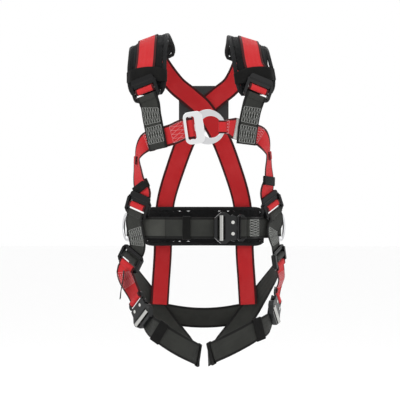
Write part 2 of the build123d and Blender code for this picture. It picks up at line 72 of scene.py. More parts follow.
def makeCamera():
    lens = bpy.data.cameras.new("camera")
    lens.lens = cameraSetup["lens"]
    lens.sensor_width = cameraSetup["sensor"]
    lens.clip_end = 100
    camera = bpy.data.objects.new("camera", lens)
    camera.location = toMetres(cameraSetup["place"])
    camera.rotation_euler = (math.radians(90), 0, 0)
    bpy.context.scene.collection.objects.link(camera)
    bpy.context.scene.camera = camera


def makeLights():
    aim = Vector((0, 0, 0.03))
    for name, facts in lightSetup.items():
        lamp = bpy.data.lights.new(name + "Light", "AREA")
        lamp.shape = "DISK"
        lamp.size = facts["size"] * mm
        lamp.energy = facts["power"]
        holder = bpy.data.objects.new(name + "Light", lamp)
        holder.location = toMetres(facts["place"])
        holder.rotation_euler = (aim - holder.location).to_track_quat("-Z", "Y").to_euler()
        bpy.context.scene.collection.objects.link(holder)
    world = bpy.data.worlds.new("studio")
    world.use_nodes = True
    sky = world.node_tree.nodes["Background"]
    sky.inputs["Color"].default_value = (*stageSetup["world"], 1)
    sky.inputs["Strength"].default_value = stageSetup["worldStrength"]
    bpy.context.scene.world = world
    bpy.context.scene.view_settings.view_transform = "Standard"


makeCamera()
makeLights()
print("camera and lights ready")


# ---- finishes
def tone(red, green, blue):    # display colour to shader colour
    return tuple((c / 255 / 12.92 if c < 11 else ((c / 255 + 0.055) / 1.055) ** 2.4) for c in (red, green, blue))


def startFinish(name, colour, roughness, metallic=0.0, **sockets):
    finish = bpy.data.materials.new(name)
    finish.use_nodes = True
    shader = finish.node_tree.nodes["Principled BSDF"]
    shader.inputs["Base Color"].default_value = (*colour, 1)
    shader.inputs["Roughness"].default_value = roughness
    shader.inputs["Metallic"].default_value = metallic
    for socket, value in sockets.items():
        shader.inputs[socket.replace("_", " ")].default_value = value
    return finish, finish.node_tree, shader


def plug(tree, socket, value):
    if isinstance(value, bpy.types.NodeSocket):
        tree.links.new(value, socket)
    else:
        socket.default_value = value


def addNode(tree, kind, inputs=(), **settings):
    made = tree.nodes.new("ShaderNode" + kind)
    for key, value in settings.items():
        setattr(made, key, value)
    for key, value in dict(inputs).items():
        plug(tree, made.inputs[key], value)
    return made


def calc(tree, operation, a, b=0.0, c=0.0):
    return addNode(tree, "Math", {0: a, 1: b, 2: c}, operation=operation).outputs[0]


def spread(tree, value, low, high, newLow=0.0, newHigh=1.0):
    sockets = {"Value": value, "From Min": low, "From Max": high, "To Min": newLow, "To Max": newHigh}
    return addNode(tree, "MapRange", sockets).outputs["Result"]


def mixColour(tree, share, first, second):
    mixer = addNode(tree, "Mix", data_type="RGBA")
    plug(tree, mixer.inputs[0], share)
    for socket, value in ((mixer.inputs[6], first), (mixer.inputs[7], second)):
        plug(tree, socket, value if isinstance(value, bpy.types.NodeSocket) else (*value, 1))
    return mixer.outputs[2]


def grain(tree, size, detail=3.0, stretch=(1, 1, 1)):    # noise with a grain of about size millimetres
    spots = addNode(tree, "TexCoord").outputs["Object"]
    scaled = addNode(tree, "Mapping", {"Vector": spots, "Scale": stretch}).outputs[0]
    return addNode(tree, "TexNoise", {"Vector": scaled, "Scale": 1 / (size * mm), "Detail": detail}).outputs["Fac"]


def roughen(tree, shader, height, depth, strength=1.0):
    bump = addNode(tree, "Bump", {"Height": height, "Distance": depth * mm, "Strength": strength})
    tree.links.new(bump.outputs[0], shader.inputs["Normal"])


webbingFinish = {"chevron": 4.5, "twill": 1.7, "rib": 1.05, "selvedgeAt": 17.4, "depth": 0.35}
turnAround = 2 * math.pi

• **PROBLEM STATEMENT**
Please give an exact restatement of only the lines from the beginning of the material above to the line with "bpy.context.scene.camera = camera", inclusive.

• **TASK RESPONSE**
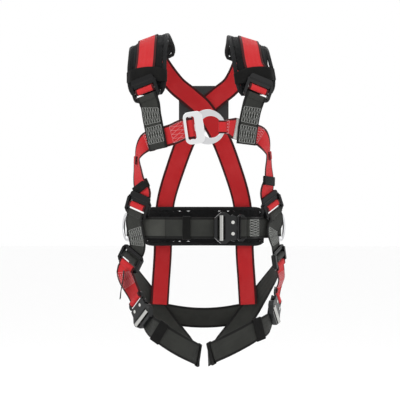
Write part 2 of the build123d and Blender code for this picture. It picks up at line 72 of scene.py. More parts follow.
def makeCamera():
    lens = bpy.data.cameras.new("camera")
    lens.lens = cameraSetup["lens"]
    lens.sensor_width = cameraSetup["sensor"]
    lens.clip_end = 100
    camera = bpy.data.objects.new("camera", lens)
    camera.location = toMetres(cameraSetup["place"])
    camera.rotation_euler = (math.radians(90), 0, 0)
    bpy.context.scene.collection.objects.link(camera)
    bpy.context.scene.camera = camera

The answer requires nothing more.